Nature-based projects to remove CO2 from the atmosphere are often criticised for exaggerating their positive impacts, but the Symbiosis Coalition hopes to raise quality standards.
Melodie Michel
Big Tech bets on carbon credits as AI climate impact grows
Photo by Irina Iriser on Unsplash

Google, Meta, Microsoft and Salesforce have launched a coalition to develop 20 million tonnes of carbon credits from nature-based projects by 2030, at a time when AI-related emissions are beginning to weigh heavily on tech's carbon footprint.

The Symbiosis Coalition aims to facilitate the “largest ever advance market commitment” for nature-based carbon removals, sending a strong demand signal to accelerate the development of nature restoration projects that can support decarbonisation goals.

The recent controversy around the Science-Based Targets Initiative’s consideration of carbon credit use for Scope 3 decarbonisation suggests that sustainability voices are increasingly divided about the role of carbon offsetting in achieving a net zero economy. But for tech corporations that are increasingly relying on artificial intelligence (AI) for profitability, carbon removals may be indispensable.

Microsoft, for example, revealed earlier this month that its emissions jumped by nearly 30% in 2023 due to the construction of new data centres to meet growing AI expectations, and the company has already signed numerous carbon removal deals.

Melanie Nakagawa, Chief Sustainability Officer at Microsoft, said the company’s work with the Symbiosis Coalition is “a key step towards realising [its] carbon negative goal by 2030 through a diversified portfolio of carbon removal”. 

“This collaboration will help build the overall market for these solutions, leading to more restoration purchases that benefit all of us. Continued investment in carbon removal is important not just to meet our goals but for the world to meet its goals,” she added.

Read more: Generative AI - sustainability game changer or ticking time bomb?

Raising the bar for carbon credit quality

Nature-based projects to remove CO2 from the atmosphere have repeatedly been criticised for exaggerating their positive impacts, but Google, Microsoft, Meta and Salesforce hope that the Symbiosis Coalition will help support more integrity in the market.

The coalition will serve as an “independent, non-profit joint procurement vehicle” for nature-based carbon removals, and will be guided by five quality pillars: conservative accounting, durability, social and community benefits, ecological integrity, and transparency.
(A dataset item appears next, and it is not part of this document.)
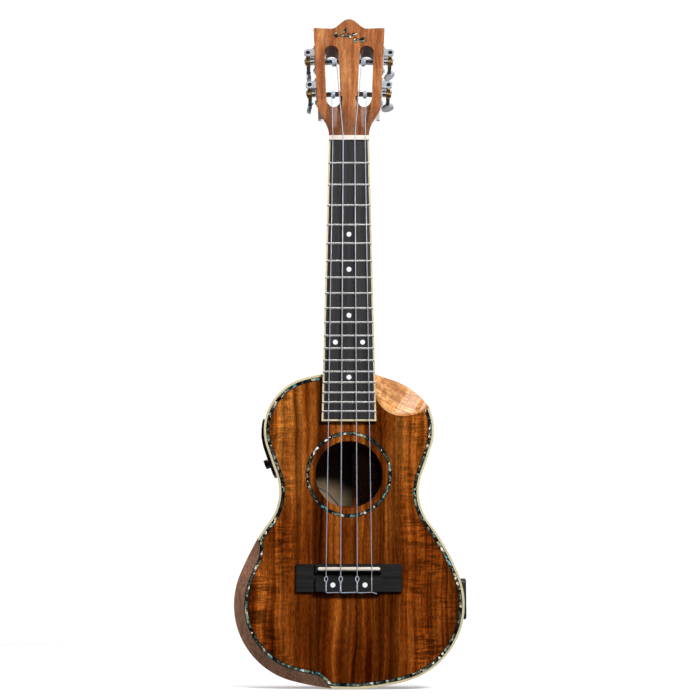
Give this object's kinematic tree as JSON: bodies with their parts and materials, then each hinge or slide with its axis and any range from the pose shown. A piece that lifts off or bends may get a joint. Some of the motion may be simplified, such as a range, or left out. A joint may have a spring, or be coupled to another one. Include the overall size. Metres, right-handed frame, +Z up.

These are set to be translated into clear criteria and communicated to project developers as part of a joint Request for Proposal.

It will initially focus on afforestation, reforestation, and revegetation projects (ARR) such as forest and mangrove restoration, as well as agroforestry. Projects should “integrate the most recent science and data on the climate impact of restoration while equitably involving and compensating Indigenous Peoples and local communities”.

The coalition is committed to “paying the real cost necessary to enable these projects to happen”. From 2021 to 2022, the average price of forestry and land use credits increased by 75%, but in 2023, nature-based credits still sold at an average of US$10.61 per tonne on the voluntary carbon market.

Read also: BCG Chief Sustainability Officer David Webb in the need to pay for quality in carbon removals

Good news for voluntary carbon market players

Symbiosis received advice from a number of organisations helping to develop the voluntary carbon market and trying to increase its integrity, including Pachama, Conservation International and the Nature Conservancy.

“The launch of the Symbiosis Coalition today is a decisive step in the right direction and the announcement by Google, Meta, Microsoft, and Salesforce to stand for nature-based carbon credits comes at a time where we need more companies to step up boldly. In our journey to eliminate 150 billion tonnes of greenhouse gas pollution between now and 2030, we must use every single tool at our disposal,” said Jennifer Morris, CEO of the Nature Conservancy.

The coalition was also inspired by Frontier Climate, an initiative through which the likes of Stripe, Alphabet, Shopify, Meta and McKinsey have committed to buy an initial US$1 billion of permanent carbon removals by 2030, as well as the LEAF Coalition, which allows sovereign and corporate buyers abiding by a set of integrity criteria to make forward purchase commitments of jurisdictional forest carbon credits.

Alexia Kelly, Managing Director, Carbon Policy and Markets Initiative at High Tide Foundation and Advisor to the Integrity Council for the Voluntary Carbon Market (ICVCM), welcomes the news on Linkedin: “The world needs more climate action and less climate bickering so absolutely delighted to see this incredible effort take flight. Thanks to these pioneering companies for continuing to set the bar on ambitious voluntary corporate climate action and showing us all the way!”